1. Summary judgment is refused.

2. Leave is granted to the respondents to defend the action.

3. Costs will be costs in the cause.”


DATED AND SIGNED THE 23RD DAY OF NOVEMBER 2011 AT JOHANNESBURG



_______________________

C. J. CLAASSEN

JUDGE OF THE HIGH COURT


I agree



______________________

R. E. MONAMA

JUDGE OF THE HIGH COURT


I agree



_________________________

M. BASSLIAN

ACTING JUDGE OF THE HIGH COURT



Counsel for the Appellants: Adv G. H. Meyer


Counsel for the Respondent: Adv K. Ioulianou



Attorney for the Appellants: Fluxmans Attorneys


Attorney for the Respondent: Ramsay Webber Attorneys


Appeal argued on: 21 November 2011

1 See Annexure “POC2”, p 14 of the record

2 Section 26(5) reads as follows:

“(5) If a corporation is deregistered while having outstanding liabilities, the persons who are members of such corporation at the time of deregistration shall be jointly and severally liable for such liabilities.”

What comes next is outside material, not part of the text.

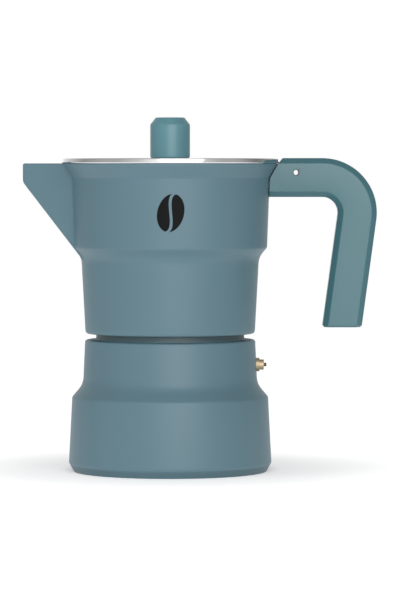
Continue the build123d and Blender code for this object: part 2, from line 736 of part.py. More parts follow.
with BuildPart() as handle:
    with BuildSketch(Plane.XZ) as handle_side:
        with BuildLine():
            Polyline((bend_x, arm_low_z), (collector_r(arm_low_z) + HANDLE_WALL_GAP, arm_low_z),
                     (FLARE_R + HANDLE_WALL_GAP, flare_z), (RIM_R + HANDLE_WALL_GAP, notch_z),
                     (front_x, handle_top_z), (bend_x, handle_top_z))
            CenterArc((bend_x, bend_z), HANDLE_BEND_R, 90, -bend_turn)
            Polyline(outer_start, outer_end, inner_end, inner_start)
            CenterArc((bend_x, bend_z), bend_inner_r, 90, -bend_turn)
        make_face()
        front_corner = handle_side.vertices().sort_by_distance((front_x, handle_top_z, 0))[0]
        chamfer(front_corner, HANDLE_FRONT_ROUND)
    extrude(amount=HANDLE_T / 2, both=True)
    side_edges = handle.edges().filter_by_position(Axis.Y, -HANDLE_T / 2, -HANDLE_T / 2)
    side_edges += handle.edges().filter_by_position(Axis.Y, HANDLE_T / 2, HANDLE_T / 2)
    chamfer([edge for edge in side_edges if edge.center().X > front_x + HANDLE_FRONT_ROUND
             and edge.center().Z > HANDLE_END_Z + HANDLE_BEVEL], HANDLE_BEVEL)
    chamfer(handle.edges().group_by(Axis.Z)[0], HANDLE_END_ROUND)
    with BuildSketch(Plane.XZ):
        with Locations((pin_x, pin_z)):
            Circle(PIN_R)
    extrude(amount=HANDLE_T, both=True, mode=Mode.SUBTRACT)
    slot_length = pin_x + SLOT_REAR - FLARE_R
    with BuildSketch(Plane.XY.offset(lug_top_z)):
        with Locations((FLARE_R + slot_length / 2, 0)):
            Rectangle(slot_length, 2 * slot_half_w)
    extrude(amount=RIM_R, mode=Mode.SUBTRACT)
    pocket_length = RIM_R + LUG_REACH + LUG_GAP - cavity_r
    with BuildSketch(Plane.XY.offset(lug_low_z)):
        with Locations((cavity_r + pocket_length / 2, 0)):
            RectangleRounded(pocket_length, LUG_W + 2 * LUG_GAP, LUG_GAP * 5)
    extrude(amount=LUG_H + LUG_GAP, mode=Mode.SUBTRACT)
    with BuildSketch(Plane.XY.offset(arm_low_z)):
        with Locations((handle_screw_x, 0)):
            Circle(HANDLE_SCREW_PASS_R)
    extrude(amount=lug_low_z - arm_low_z, mode=Mode.SUBTRACT)
    with BuildSketch(Plane.XY.offset(arm_low_z)):
        with Locations((handle_screw_x, 0)):
            Circle(HANDLE_WASHER_R + LUG_GAP)
    extrude(amount=washer_seat_z - arm_low_z, mode=Mode.SUBTRACT)
keep(handle.part, "handle")

with BuildPart() as handle_washer:
    with BuildSketch(Plane.XY.offset(washer_seat_z)):
        with Locations((handle_screw_x, 0)):
            Circle(HANDLE_WASHER_R)
            Circle(HANDLE_SCREW_PASS_R, mode=Mode.SUBTRACT)
    extrude(amount=-HANDLE_WASHER_T)
keep(handle_washer.part, "handle_washer")

handle_screw_seat_z = washer_seat_z - HANDLE_WASHER_T
keep(screw(handle_screw_x, handle_screw_seat_z, HANDLE_SCREW_HEAD_R, HANDLE_SCREW_HEAD_H,
           lug_top_z - handle_screw_seat_z), "handle_screw")

# ---------------------------------------------------------------- safety valve
collar_end_x = valve_face_x + VALVE_COLLAR_T
snout_end_x = collar_end_x + VALVE_SNOUT_T
washer_x = valve_inner_x - SEAL_WASHER_T
nut_x = washer_x - NUT_T
shank_x = nut_x - SHANK_PROUD
ring_x = shank_x + VALVE_RING_T
bore_end_x = snout_end_x - VALVE_END_WALL
disc_end_x = ring_x + STEM_DISC_T


def turned(section):
    """A piece turned about the valve's axis, from its half section in (x, radius) points."""
    with BuildPart() as body:
        with BuildSketch(Plane.XZ):
            with BuildLine():
                Polyline(*[(x, VALVE_Z + radius) for x, radius in section], close=True)
            make_face()
        revolve(axis=Axis((0, 0, VALVE_Z), (1, 0, 0)))
    return body.part


with BuildPart() as valve_body:
    add(turned([
        (shank_x, VALVE_BORE_R),
        (shank_x, VALVE_SHANK_R),
        (valve_face_x, VALVE_SHANK_R),
        (valve_face_x, VALVE_COLLAR_R),
        (collar_end_x, VALVE_COLLAR_R),
        (collar_end_x, VALVE_SNOUT_R),
        (snout_end_x, VALVE_SNOUT_R),
        (snout_end_x, STEM_R + STEM_RUNNING_GAP),
        (bore_end_x, STEM_R + STEM_RUNNING_GAP),
        (bore_end_x, VALVE_BORE_R),
    ]))
    outer_rims = valve_body.edges().filter_by(GeomType.CIRCLE).filter_by(
        lambda edge: edge.radius > VALVE_BORE_R and edge.center().X > collar_end_x - SCREW_GAP)
    chamfer(outer_rims.sort_by(Axis.X)[-1], VALVE_END_WALL / 4)
keep(valve_body.part, "valve_body")

keep(turned([
    (shank_x, VALVE_PASSAGE_R),
    (shank_x, VALVE_BORE_R),
    (ring_x, VALVE_BORE_R),
    (ring_x, VALVE_PASSAGE_R),
]), "valve_ring")

with BuildPart() as valve_stem:
    add(turned([
        (ring_x, 0),
        (ring_x, STEM_DISC_R),
        (disc_end_x, STEM_DISC_R),
        (disc_end_x, STEM_R),
        (snout_end_x + STEM_PROUD, STEM_R),
        (snout_end_x + STEM_PROUD, 0),
    ]))
    fillet(valve_stem.edges().group_by(Axis.X)[-1], STEM_R / 2)
keep(valve_stem.part, "valve_stem")

keep(turned([
    (washer_x, VALVE_SHANK_R + STEM_RUNNING_GAP),
    (washer_x, SEAL_WASHER_R),
    (valve_inner_x, SEAL_WASHER_R),
    (valve_inner_x, VALVE_SHANK_R + STEM_RUNNING_GAP),
]), "valve_washer")

with BuildPart() as valve_nut:
    with BuildSketch(Plane.YZ.offset(nut_x)):
        with Locations((0, VALVE_Z)):
            RegularPolygon(NUT_FLATS / 2, 6, major_radius=False)
            Circle(VALVE_SHANK_R + SCREW_GAP, mode=Mode.SUBTRACT)
    extrude(amount=NUT_T)
keep(valve_nut.part, "valve_nut")

spring_length = bore_end_x - disc_end_x - 2 * SPRING_WIRE_R
spring_start = Vector(disc_end_x + SPRING_WIRE_R, 0, VALVE_Z)
with BuildPart() as valve_spring:
    with BuildLine() as coil:
        Helix(spring_length / SPRING_TURNS, spring_length, SPRING_MEAN_R,
              center=spring_start, direction=(1, 0, 0))
    with BuildSketch(Plane(origin=coil.line @ 0, z_dir=coil.line % 0)):
        Circle(SPRING_WIRE_R)
    sweep(path=coil.line, is_frenet=True)
keep(valve_spring.part, "valve_spring")
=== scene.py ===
"""Looks of a stovetop moka pot: painted castings, a polished lid, moulded handle and knob.

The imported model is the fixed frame. The large castings and mouldings are remade here as smooth,
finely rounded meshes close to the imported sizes. The small pieces keep their own shapes and get a
finish. Sizes of the pieces are in millimetres and those of the studio in metres. +Z is up, +X points
to the handle and -X to the spout.
"""

from __future__ import annotations

import json
import logging
import math
from dataclasses import dataclass, field
from enum import Enum
from typing import Any, Callable, Iterable, Sequence

import bmesh
import bpy
from mathutils import Matrix, Vector

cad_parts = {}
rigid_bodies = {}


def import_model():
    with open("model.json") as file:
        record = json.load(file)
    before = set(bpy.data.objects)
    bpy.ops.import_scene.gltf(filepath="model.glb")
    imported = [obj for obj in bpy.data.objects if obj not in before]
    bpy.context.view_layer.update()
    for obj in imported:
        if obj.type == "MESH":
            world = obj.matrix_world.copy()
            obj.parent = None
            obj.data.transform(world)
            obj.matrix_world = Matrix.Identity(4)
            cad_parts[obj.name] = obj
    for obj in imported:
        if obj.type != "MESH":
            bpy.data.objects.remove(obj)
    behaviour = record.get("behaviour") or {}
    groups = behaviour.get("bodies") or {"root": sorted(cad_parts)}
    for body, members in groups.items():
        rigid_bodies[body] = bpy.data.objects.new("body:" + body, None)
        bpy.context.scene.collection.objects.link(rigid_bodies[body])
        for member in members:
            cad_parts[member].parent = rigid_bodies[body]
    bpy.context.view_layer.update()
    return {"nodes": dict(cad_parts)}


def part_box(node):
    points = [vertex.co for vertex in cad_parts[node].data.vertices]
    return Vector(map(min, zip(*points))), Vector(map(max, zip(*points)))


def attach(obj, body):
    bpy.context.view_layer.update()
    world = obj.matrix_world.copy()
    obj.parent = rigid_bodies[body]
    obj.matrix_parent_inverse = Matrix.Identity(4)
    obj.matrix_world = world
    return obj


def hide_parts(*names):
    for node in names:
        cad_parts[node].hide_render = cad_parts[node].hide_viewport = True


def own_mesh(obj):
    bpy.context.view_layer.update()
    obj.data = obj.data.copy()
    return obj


LOG = logging.getLogger("moka_pot")
MM = 0.001
SHARP_DEG = 32.0  # an edge that turns more than this stays sharp
LUG_H = 3.7  # height of the lug that enters the handle, in millimetres
LUG_HALF_W = 4.4
LUG_REACH = 61.0  # from the pot's axis

Point = tuple[float, float]
Place = tuple[float, float, float]
Colour = tuple[float, float, float, float]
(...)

3 Section 26(7) reads as follows:

“(7) The Registrar shall give notice of the restoration of the registration of a corporation in the Gazette, and as from the date of such notice the corporation shall continue to exist and be deemed to have continued in existence as from the date of deregistration as if it were not deregistered.”